### Task details
Reproduce only the lines from the one containing "the needle's channel." through the one containing "depsgraph = bpy.context.evaluated_depsgraph_get()", exactly as written and with both ends included.

### Records to process
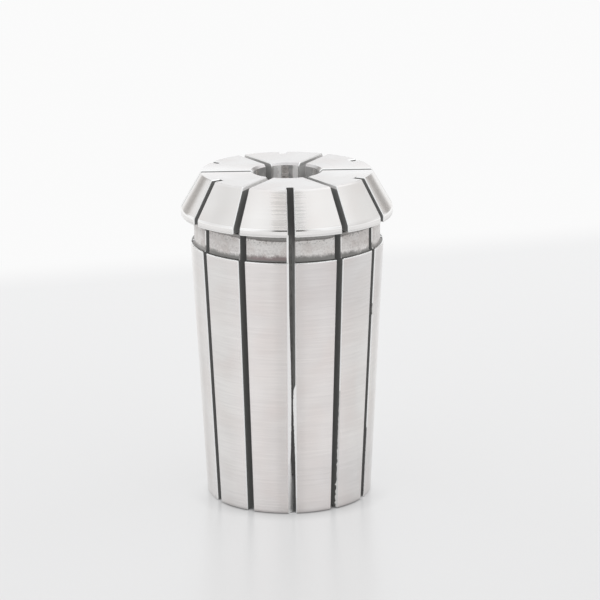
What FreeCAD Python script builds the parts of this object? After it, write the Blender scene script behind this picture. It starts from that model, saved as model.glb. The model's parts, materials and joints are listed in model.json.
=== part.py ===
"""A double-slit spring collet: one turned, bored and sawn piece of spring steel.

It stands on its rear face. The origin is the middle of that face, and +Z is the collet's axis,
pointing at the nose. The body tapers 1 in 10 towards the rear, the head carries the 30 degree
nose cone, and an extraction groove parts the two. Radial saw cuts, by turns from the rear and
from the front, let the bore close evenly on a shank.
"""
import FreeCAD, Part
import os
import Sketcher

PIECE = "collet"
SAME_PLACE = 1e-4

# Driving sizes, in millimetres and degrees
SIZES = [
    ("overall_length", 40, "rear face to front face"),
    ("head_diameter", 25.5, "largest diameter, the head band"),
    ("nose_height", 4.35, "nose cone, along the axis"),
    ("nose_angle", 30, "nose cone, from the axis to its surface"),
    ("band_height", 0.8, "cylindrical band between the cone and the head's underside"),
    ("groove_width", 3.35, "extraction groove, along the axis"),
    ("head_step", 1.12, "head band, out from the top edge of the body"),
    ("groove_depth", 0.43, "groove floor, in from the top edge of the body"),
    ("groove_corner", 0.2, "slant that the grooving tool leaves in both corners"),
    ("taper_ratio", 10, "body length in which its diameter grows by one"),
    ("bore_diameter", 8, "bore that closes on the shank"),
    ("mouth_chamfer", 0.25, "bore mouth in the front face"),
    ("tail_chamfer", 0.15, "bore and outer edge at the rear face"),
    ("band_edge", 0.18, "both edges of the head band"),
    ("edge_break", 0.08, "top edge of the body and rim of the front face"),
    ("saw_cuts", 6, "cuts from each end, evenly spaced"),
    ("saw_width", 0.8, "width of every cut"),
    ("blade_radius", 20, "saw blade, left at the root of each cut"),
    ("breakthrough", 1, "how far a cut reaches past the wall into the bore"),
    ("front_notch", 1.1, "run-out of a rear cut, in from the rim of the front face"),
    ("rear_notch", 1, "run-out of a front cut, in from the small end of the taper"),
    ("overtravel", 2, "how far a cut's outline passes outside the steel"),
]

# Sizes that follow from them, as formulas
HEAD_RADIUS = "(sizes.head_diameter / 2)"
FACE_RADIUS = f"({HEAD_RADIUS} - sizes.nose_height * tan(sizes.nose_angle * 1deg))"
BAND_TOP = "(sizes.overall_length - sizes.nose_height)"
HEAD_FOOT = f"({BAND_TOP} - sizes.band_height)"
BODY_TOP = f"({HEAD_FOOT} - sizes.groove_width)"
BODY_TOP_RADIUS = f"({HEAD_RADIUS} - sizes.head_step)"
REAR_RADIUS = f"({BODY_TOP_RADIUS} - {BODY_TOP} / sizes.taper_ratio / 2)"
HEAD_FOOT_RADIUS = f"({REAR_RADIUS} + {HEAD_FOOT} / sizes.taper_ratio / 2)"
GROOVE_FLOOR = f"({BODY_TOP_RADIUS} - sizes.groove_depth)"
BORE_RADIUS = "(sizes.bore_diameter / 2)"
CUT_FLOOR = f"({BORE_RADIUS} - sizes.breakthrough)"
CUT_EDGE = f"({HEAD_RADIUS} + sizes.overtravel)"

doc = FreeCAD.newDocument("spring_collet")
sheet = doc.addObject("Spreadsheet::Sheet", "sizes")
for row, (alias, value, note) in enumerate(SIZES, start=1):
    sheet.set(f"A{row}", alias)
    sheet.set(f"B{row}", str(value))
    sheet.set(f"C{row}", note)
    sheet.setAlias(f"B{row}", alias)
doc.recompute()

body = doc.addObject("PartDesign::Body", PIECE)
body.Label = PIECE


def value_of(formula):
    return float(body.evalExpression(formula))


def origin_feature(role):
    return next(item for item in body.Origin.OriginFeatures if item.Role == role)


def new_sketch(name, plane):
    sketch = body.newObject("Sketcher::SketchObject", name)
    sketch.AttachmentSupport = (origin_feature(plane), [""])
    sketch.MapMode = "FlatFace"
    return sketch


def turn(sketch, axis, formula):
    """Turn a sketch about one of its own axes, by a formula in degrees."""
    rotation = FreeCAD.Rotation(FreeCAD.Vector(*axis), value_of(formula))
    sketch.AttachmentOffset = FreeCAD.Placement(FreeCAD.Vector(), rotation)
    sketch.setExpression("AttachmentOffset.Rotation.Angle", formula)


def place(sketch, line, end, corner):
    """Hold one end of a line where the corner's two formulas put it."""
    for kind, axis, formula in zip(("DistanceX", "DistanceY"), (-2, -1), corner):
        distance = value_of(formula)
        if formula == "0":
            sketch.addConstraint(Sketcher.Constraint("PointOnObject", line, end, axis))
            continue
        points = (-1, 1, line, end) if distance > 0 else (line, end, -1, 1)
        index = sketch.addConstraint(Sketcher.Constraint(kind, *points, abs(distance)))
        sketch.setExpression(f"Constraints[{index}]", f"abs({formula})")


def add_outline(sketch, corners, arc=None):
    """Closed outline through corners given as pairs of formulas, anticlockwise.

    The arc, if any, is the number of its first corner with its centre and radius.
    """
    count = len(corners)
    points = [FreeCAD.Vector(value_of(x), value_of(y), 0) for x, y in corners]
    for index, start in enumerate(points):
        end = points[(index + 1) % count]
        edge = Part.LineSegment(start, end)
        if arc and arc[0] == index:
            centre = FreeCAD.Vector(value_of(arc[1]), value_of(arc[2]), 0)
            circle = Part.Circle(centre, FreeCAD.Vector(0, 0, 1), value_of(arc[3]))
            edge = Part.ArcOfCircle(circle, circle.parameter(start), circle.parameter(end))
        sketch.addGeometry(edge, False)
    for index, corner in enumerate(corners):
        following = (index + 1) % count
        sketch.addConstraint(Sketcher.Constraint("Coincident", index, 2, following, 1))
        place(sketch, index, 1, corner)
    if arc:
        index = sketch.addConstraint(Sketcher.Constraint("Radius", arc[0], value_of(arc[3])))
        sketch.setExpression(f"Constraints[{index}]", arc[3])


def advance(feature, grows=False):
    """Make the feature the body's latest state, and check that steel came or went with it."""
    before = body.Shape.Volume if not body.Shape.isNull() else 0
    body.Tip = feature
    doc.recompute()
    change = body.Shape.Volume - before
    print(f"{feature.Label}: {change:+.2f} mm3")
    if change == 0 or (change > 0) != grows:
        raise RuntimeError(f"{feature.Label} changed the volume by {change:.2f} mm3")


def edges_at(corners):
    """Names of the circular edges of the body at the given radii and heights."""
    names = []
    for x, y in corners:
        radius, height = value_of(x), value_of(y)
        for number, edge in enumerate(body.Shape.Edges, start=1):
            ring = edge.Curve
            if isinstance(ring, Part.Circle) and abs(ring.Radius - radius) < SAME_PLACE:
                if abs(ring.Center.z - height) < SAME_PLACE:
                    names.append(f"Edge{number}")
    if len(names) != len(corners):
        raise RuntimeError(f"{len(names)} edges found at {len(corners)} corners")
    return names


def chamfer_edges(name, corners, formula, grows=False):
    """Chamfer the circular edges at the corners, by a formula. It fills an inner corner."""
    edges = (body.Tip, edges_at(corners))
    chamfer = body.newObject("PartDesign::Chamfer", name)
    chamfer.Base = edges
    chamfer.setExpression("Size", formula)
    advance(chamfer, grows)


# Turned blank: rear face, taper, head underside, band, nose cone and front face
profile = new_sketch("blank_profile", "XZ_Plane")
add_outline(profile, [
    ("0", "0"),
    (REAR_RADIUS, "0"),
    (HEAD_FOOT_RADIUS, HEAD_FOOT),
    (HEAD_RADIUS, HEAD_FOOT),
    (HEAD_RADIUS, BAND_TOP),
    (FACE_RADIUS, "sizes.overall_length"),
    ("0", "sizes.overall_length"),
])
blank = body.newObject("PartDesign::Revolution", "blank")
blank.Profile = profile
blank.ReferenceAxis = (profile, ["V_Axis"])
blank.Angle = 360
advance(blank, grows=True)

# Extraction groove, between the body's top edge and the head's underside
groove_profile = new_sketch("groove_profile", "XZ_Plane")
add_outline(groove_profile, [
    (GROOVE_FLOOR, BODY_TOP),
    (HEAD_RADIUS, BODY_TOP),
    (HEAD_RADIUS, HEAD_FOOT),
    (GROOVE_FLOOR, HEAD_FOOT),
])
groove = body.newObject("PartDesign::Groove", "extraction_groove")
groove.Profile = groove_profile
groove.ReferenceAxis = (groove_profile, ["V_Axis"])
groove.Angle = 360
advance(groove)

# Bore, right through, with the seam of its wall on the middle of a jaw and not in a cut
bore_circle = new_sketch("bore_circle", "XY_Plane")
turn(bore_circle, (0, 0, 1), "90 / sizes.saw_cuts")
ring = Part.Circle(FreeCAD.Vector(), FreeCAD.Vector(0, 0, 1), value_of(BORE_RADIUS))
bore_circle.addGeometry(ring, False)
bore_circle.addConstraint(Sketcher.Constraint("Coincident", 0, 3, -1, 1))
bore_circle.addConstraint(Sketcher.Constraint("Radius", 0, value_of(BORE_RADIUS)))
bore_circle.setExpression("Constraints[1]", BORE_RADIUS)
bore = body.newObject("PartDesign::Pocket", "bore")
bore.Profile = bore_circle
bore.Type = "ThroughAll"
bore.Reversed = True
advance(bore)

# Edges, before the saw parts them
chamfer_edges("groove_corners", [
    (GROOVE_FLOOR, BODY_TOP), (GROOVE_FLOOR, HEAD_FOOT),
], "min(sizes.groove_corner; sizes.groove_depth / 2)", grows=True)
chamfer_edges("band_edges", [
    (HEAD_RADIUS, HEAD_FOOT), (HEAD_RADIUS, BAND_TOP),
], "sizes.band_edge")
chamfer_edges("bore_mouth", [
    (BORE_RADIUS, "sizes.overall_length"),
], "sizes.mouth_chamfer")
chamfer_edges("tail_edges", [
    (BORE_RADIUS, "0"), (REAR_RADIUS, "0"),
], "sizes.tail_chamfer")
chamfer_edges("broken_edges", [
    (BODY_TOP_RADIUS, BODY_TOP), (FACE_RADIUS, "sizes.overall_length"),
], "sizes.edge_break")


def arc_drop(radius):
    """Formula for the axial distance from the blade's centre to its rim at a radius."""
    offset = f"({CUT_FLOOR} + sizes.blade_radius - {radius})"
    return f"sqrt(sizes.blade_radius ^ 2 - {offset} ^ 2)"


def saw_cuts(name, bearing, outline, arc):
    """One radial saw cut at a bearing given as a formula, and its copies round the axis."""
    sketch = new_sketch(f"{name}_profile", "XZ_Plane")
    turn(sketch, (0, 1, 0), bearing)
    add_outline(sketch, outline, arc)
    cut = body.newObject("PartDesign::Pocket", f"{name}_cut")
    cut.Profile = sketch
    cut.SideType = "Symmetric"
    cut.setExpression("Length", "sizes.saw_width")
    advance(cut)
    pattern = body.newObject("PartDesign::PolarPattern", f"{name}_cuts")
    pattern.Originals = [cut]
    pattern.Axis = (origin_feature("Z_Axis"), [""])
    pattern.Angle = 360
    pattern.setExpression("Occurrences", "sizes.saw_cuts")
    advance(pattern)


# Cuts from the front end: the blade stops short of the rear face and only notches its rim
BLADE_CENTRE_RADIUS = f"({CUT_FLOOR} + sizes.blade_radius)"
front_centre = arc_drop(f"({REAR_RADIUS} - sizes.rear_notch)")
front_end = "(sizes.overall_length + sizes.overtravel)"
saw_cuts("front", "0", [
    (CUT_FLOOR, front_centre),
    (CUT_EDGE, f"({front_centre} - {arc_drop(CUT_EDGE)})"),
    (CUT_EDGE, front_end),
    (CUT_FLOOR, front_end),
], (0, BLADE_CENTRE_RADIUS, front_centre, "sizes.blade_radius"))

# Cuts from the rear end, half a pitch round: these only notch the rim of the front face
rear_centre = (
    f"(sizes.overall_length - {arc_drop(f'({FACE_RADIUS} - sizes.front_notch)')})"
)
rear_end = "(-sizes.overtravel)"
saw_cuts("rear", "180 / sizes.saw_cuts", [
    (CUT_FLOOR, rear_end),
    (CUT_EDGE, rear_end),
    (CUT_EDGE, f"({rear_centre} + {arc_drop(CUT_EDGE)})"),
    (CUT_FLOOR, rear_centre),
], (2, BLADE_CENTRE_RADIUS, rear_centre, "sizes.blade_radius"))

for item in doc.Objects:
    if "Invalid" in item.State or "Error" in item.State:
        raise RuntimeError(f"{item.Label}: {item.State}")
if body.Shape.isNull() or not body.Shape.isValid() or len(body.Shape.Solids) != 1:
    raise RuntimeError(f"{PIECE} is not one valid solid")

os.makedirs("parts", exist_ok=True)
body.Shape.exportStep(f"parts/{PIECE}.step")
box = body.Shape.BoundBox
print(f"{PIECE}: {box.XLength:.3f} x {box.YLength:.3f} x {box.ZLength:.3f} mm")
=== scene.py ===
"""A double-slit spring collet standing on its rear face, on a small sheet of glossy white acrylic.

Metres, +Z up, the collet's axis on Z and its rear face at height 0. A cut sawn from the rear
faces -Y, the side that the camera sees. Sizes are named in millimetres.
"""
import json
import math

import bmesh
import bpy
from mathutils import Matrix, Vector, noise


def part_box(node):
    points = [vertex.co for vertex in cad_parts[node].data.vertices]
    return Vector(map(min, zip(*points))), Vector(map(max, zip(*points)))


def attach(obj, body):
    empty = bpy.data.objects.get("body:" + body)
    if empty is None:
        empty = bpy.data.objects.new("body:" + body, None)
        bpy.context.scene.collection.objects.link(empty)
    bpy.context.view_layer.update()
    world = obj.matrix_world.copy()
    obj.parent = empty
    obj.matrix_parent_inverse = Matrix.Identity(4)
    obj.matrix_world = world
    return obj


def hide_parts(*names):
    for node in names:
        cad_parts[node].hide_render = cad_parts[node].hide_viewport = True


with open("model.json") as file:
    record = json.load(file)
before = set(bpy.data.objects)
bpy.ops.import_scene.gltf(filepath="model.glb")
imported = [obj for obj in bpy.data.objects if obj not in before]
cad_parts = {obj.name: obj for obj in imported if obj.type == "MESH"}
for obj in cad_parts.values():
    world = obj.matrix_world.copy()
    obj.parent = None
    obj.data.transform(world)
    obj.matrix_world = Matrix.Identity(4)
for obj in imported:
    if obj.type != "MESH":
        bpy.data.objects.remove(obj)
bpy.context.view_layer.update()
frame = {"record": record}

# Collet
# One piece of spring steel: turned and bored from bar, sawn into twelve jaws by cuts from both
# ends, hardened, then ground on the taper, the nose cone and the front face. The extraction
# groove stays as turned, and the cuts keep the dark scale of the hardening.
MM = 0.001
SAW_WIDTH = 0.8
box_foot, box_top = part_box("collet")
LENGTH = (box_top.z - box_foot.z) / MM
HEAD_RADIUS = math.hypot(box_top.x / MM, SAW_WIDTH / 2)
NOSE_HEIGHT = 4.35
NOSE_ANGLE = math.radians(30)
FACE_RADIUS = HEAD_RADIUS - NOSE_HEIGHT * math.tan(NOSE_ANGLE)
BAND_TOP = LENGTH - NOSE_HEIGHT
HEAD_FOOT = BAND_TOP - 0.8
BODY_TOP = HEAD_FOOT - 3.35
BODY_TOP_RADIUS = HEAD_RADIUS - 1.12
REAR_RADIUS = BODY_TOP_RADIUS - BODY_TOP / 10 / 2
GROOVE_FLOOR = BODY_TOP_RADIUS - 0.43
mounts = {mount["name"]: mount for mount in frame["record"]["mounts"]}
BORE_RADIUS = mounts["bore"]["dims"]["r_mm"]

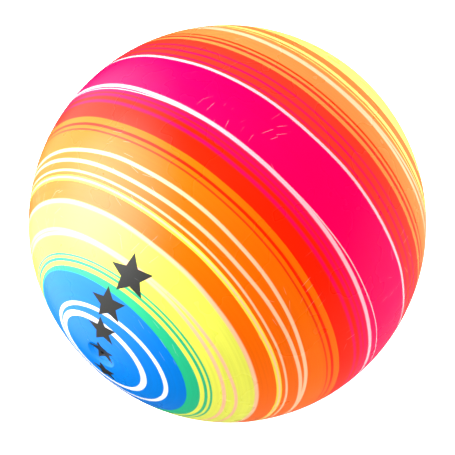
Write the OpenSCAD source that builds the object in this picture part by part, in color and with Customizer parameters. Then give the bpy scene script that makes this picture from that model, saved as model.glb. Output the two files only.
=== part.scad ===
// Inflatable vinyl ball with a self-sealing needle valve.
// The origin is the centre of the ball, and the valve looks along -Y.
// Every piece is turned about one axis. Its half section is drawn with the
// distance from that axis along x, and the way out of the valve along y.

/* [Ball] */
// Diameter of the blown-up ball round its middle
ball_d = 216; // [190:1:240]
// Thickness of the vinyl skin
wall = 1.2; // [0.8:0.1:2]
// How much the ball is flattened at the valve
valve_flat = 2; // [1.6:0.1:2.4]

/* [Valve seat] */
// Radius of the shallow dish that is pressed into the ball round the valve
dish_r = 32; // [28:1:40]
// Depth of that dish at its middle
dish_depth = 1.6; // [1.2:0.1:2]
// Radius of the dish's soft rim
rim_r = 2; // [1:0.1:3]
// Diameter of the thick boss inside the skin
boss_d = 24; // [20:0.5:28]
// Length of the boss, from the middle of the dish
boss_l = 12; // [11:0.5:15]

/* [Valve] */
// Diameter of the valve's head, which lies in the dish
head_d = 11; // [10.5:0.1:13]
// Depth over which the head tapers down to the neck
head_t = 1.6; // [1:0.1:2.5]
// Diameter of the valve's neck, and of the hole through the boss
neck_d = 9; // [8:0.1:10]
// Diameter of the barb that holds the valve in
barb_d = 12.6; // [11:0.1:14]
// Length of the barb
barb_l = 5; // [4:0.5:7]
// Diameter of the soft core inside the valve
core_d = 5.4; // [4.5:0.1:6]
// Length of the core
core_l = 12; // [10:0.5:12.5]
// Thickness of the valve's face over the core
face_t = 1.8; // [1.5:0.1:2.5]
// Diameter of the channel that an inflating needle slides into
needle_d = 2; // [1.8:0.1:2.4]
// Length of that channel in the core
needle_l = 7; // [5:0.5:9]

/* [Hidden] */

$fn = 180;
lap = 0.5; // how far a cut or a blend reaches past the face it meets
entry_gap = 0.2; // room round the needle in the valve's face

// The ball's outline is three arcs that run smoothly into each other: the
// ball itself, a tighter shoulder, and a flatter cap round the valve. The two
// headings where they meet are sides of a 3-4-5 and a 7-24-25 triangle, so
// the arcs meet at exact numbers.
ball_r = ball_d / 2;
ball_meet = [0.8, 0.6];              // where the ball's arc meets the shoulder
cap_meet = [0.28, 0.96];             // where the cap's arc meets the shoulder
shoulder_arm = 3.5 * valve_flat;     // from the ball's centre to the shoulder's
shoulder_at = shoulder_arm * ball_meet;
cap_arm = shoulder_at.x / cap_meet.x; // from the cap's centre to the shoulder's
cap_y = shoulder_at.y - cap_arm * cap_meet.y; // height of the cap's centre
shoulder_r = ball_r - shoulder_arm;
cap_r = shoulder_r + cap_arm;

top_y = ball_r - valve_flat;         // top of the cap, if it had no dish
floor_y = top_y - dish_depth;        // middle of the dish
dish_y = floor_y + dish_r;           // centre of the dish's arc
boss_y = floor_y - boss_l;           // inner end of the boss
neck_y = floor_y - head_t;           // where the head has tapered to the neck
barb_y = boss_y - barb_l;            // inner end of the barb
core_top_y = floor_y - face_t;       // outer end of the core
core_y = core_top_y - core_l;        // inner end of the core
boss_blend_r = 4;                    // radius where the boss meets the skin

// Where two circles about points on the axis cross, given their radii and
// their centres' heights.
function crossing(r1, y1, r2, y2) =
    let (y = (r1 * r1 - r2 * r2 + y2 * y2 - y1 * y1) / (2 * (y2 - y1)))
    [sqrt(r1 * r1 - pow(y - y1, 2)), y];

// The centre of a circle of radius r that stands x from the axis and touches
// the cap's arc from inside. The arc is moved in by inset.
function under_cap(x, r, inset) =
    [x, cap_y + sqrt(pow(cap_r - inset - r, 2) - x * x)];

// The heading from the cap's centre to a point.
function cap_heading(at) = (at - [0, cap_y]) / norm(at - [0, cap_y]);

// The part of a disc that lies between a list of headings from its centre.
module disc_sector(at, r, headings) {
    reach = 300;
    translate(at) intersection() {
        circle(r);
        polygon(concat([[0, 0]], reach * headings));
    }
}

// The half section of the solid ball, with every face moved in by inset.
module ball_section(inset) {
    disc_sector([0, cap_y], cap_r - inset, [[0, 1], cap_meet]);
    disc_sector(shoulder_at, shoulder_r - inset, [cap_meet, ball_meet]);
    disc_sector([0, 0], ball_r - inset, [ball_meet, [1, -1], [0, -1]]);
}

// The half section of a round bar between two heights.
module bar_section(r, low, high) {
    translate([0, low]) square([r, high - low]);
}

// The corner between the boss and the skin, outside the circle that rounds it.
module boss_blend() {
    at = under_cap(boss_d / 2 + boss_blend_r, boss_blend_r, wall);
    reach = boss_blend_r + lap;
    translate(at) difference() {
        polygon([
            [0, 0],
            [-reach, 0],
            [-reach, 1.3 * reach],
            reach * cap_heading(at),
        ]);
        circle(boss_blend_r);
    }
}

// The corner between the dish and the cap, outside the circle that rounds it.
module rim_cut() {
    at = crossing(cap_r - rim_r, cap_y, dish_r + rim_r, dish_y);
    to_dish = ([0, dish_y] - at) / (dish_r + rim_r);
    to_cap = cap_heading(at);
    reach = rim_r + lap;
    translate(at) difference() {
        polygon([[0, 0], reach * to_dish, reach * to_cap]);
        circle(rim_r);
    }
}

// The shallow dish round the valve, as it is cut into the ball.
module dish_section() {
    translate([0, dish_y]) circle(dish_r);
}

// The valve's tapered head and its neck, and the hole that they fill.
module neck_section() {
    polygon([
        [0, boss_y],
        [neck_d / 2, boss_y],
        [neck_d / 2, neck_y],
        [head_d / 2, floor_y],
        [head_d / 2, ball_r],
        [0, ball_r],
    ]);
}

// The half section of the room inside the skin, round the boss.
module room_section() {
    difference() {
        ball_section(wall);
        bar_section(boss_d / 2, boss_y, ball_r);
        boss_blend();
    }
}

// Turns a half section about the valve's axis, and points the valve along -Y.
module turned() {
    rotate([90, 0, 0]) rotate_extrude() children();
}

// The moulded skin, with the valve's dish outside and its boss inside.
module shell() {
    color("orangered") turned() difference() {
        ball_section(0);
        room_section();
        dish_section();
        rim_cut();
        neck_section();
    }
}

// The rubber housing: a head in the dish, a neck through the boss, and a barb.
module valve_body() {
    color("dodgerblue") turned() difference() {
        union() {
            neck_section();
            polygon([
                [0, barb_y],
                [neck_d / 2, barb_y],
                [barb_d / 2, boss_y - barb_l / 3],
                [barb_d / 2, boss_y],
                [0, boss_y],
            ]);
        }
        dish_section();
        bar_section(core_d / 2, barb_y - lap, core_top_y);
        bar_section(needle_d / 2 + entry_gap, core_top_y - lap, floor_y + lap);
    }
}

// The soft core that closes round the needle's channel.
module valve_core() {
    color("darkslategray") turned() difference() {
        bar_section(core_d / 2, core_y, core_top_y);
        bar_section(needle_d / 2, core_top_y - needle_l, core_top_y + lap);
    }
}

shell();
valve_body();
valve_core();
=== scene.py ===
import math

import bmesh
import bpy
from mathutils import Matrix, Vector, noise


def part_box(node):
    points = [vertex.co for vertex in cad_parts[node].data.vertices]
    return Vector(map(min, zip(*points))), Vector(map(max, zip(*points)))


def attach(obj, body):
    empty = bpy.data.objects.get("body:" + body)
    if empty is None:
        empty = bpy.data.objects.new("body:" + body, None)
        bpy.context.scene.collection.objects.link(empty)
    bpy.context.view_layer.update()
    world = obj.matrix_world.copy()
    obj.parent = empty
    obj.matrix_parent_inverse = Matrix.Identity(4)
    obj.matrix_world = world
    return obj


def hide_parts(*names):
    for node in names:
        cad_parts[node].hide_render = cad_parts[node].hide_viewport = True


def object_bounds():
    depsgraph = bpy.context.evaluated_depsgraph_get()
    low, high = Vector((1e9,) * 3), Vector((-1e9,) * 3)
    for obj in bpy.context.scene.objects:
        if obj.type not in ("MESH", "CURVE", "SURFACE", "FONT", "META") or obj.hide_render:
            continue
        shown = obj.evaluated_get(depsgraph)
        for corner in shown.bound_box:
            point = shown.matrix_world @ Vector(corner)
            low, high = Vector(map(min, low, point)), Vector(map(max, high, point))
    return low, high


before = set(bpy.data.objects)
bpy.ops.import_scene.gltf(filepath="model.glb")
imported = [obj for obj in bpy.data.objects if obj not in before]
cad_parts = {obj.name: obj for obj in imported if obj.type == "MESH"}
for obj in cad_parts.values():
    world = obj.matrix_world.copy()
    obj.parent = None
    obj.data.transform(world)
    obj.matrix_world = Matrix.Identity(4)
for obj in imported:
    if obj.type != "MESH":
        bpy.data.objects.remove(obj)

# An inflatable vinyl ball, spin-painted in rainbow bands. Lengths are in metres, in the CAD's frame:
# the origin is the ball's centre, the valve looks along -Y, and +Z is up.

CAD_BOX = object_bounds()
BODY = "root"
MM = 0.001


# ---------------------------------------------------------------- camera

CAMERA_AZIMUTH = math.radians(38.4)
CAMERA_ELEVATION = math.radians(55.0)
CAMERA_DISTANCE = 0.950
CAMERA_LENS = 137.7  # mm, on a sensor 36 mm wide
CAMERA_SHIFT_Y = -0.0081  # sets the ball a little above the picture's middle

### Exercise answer
// The soft core that closes round the needle's channel.
module valve_core() {
    color("darkslategray") turned() difference() {
        bar_section(core_d / 2, core_y, core_top_y);
        bar_section(needle_d / 2, core_top_y - needle_l, core_top_y + lap);
    }
}

shell();
valve_body();
valve_core();
=== scene.py ===
import math

import bmesh
import bpy
from mathutils import Matrix, Vector, noise


def part_box(node):
    points = [vertex.co for vertex in cad_parts[node].data.vertices]
    return Vector(map(min, zip(*points))), Vector(map(max, zip(*points)))


def attach(obj, body):
    empty = bpy.data.objects.get("body:" + body)
    if empty is None:
        empty = bpy.data.objects.new("body:" + body, None)
        bpy.context.scene.collection.objects.link(empty)
    bpy.context.view_layer.update()
    world = obj.matrix_world.copy()
    obj.parent = empty
    obj.matrix_parent_inverse = Matrix.Identity(4)
    obj.matrix_world = world
    return obj


def hide_parts(*names):
    for node in names:
        cad_parts[node].hide_render = cad_parts[node].hide_viewport = True


def object_bounds():
    depsgraph = bpy.context.evaluated_depsgraph_get()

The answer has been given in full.